For the teens, it may be a case of envy because someone like Charice whom they thought they had the right to verbally bully online looked like one of them. They disliked her because they thought she was cocky, which, really, sometimes Charice may unconsciously, unintentionally come across on stage as being.

Maybe she even looks like their arch-nemesis in school for Charice could put on all expressions on her face when singing and this looked weirdly funny it piqued them.

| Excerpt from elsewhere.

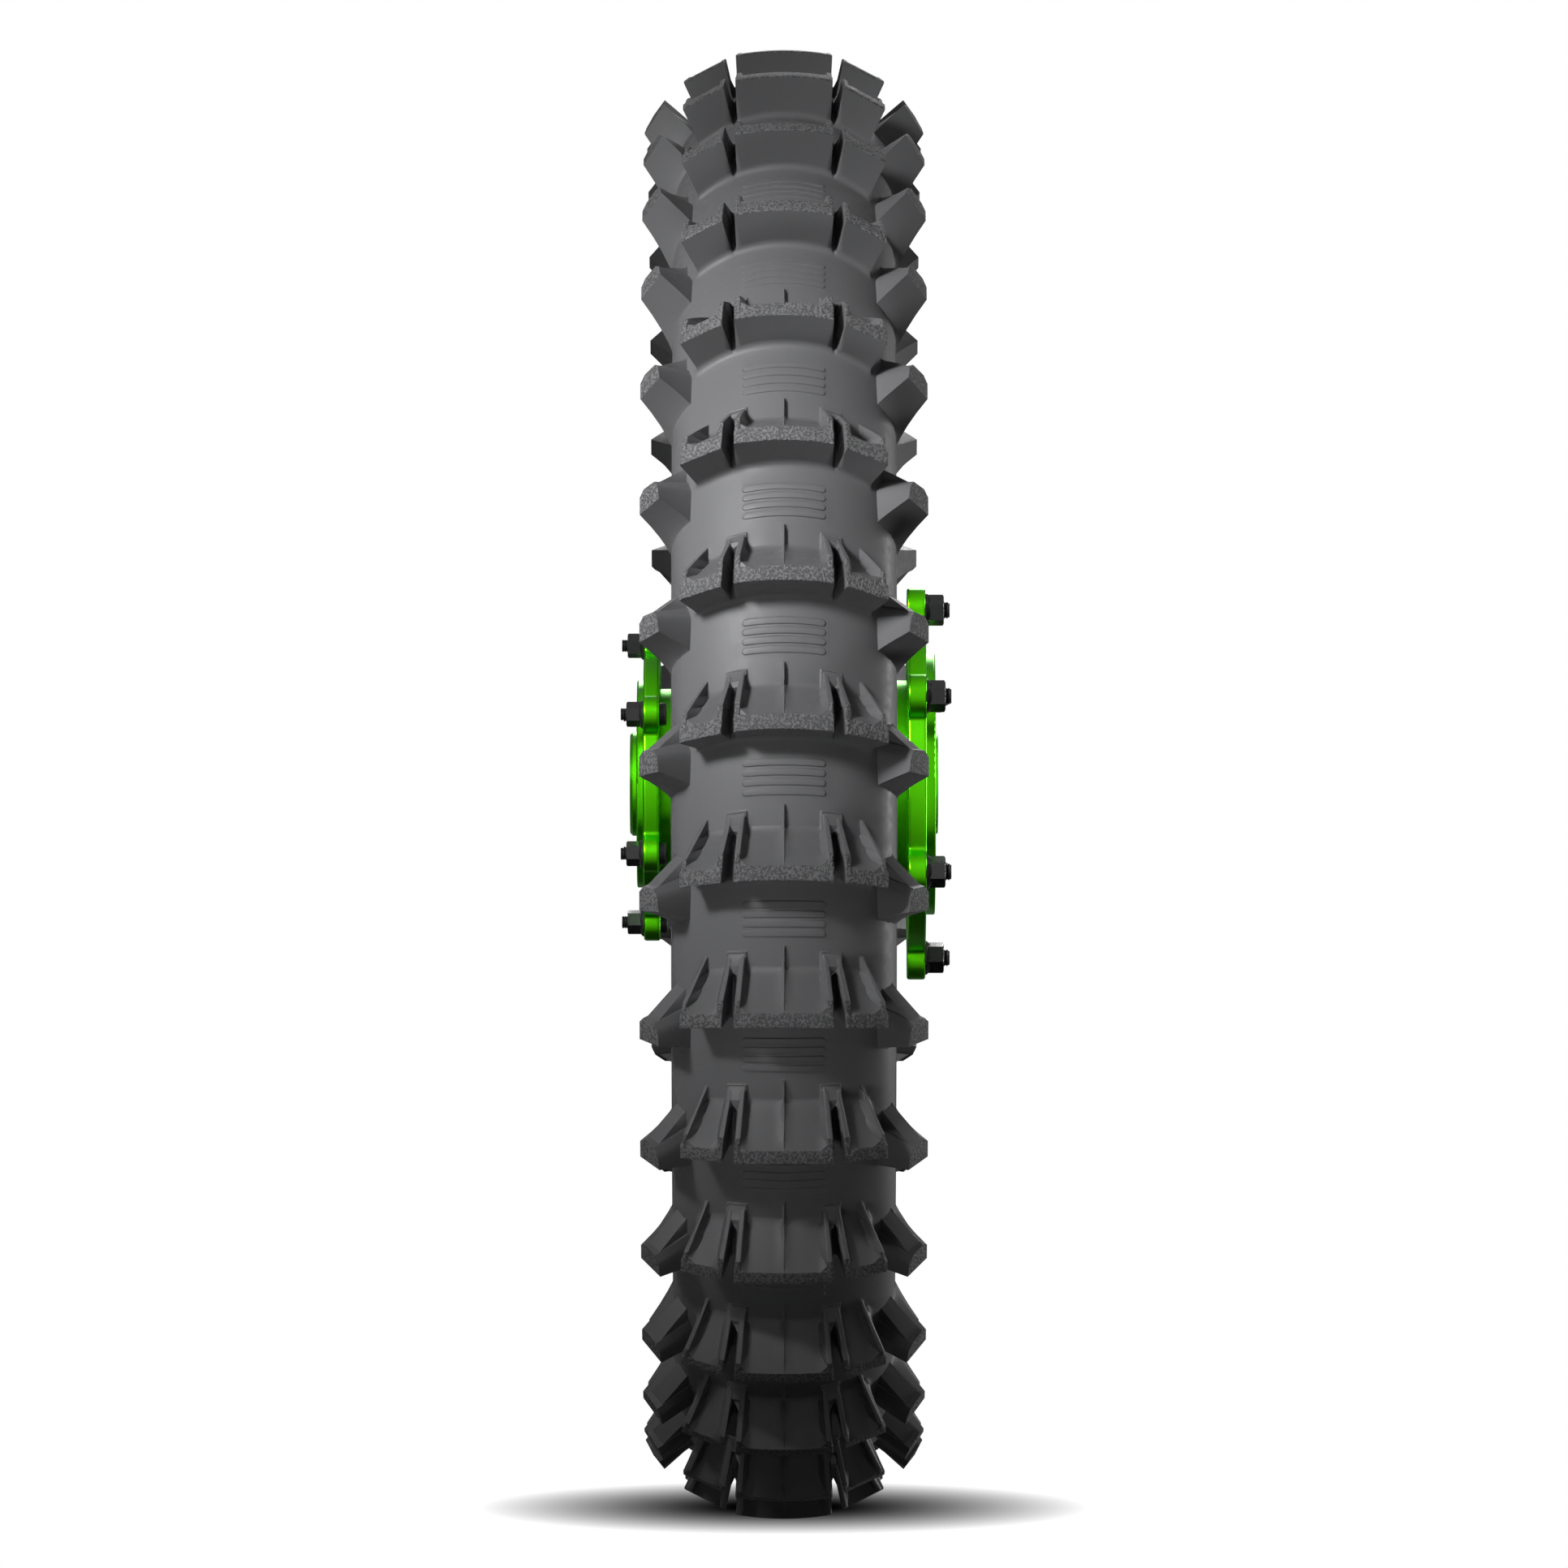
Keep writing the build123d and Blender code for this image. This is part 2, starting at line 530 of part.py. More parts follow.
def rim():
    half = rim_section()
    outline = SECTION * make_face(Polyline(*half, *other_half(half), close=True))
    outline = fillet(outline.vertices().group_by(Axis.Z)[-1], RIM_EDGE_ROUND)
    holes = [place.location * nipple_blank(SEAT_GAP) for place in nipple_places()]
    stem_hole = post(VALVE_END, BEAD_SEAT_RADIUS, RIM_HOLE_RADIUS)
    holes += [stem_hole, about_axle(270.0) * stem_hole]
    return revolve(outline, Axis.Y).cut(*holes)


def rim_tape():
    low = WELL_RADIUS + TAPE_GAP
    band = tube_between(-TAPE_HALF_WIDTH, TAPE_HALF_WIDTH, low, low + TAPE_THICKNESS)
    hole = post(VALVE_END, BEAD_SEAT_RADIUS, RIM_HOLE_RADIUS + RUNNING_GAP)
    return band - hole - about_axle(270.0) * hole


# Valve and rim lock


def valve_stem():
    stem = post(VALVE_END, VALVE_BASE[1], VALVE_RADIUS) + post(*VALVE_BASE, VALVE_BASE_RADIUS)
    return stem - post(VALVE_END, VALVE_BASE[1], VALVE_BORE)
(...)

Her movements annoyed them, her songs were old-fashioned. Worse, she sang their parents' cheesy, monumental songs like a grown-up.

At 18, Charice hadn’t grown any taller and developed into a svelte enough young lady since she lost in that singing contest to even come physically close to their preferred local or foreign idols.

A local male DJ and gossip show host known for his sweet but curt jabs at people, in a rare, polite moment on TV just a few days ago, voiced out preference for another Filipina (female) singer to be on Glee in Charice’s stead but did not state why. It sounded like a reflection of an industry that sat out through most of Charice's accomplishments in silent envy, a victim of its self-imposed sanctimony.

Perhaps the DJ's preference might have impressed him as more deserving because she had sex appeal that excited him besides her having certified box-office hits to her name. It didn’t matter how his choice sang, or, to many, how Charice could outsing most every one else with ease. In fact, it didn’t occur to many of Charice’s detractors what Glee’s co-creator was looking out for in the first place.

Their role was to get into the kind of prejudice they knew of that has existed in the consciousness of Filipinos for generations. Meanwhile, most everyone else with little or no access to news about Charice, save for mentions on local gossip shows and magazines, rendered quick judgment on her and they judged superficially they failed to even see the unique nuances of her versions of songs of others.

A well-managed lung power | Thank god for authoritative Hollywood godmothers and godfathers, Charice was taken seriously as a singer.